NOVA ET VETERA / About the concert

Gregorian chant in the liturgy of Holy Week  

In the Gregorian chant repertoire, the last week before Easter – Holy Week – offers up a musically rich and emotionally powerful set of hymns. Historically, these are among the oldest components of the repertoire. What we find here are very elaborate compositions with refined aesthetics and great sensitivity for the meaning of the text. Some of the melodies could be justifiably described as finely polished diamonds – so logical is the structure of the chants, so balanced and astonishing are they in their perfection.

Festive readings provide another distinctive element to the liturgy of Holy Week. These include readings from the Book of Jeremiah and the Book of Lamentations, commemorating the destruction of Jerusalem.
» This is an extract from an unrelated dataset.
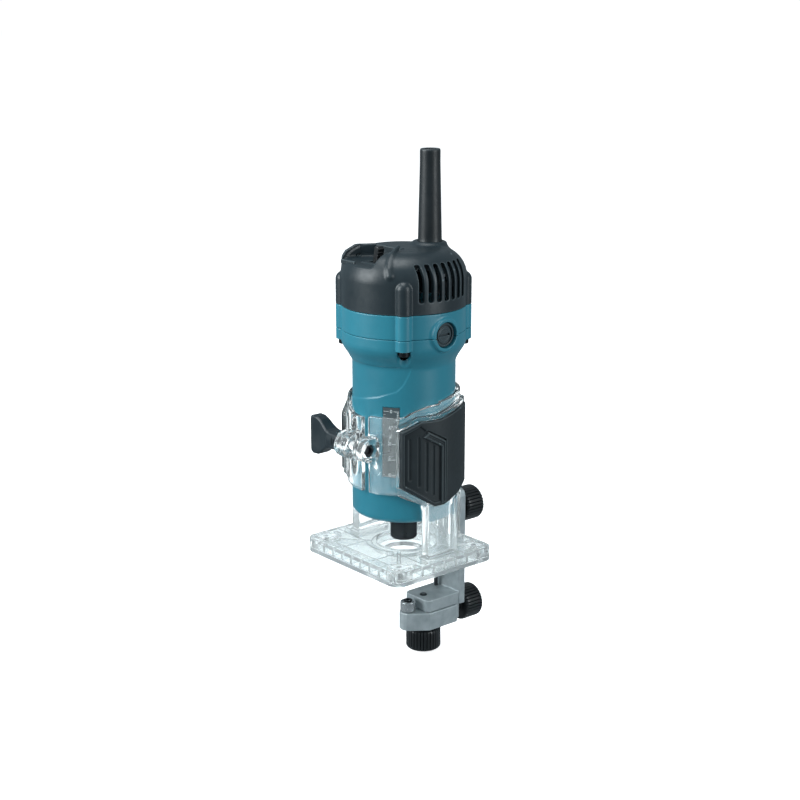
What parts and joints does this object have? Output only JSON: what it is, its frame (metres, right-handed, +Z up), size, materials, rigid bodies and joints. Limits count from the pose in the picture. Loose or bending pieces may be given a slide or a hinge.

The distress of the prophet, tried by fate, could be seen as an archetype of Jesus’s suffering. There are many tunes for these laments. Our programme showcases two melodically rich chants that were recorded in fourteenth-century sources of Prague Cathedral.

Another integral text of Holy Week is the story of Jesus’s crucifixion as told by the authors of the four Gospels: the Passion. In choral recitation, this text is divided into three roles: the first is chronicus, or narrator, a mid-register voice; the second is Christ, a bass; while the third voice – a fourth higher than the narrator – recites the direct speech of people other than Christ. Two sections of the Passion will be heard in this concert.

Improperia, or reproaches, conclude our choral meditation on the topic of the Passion. These express the Saviour’s notional remonstrance – as culled largely from the Old Testament – with His chosen people, and, by extension, with the whole world. Each of these reproaches concludes with the exclamation “Holy is God! Holy and strong! Holy immortal One, have mercy on us.” These are alternately heard in Greek and Latin, making this one of the few archaic relics of Greek in Western-European Latin speaking liturgy.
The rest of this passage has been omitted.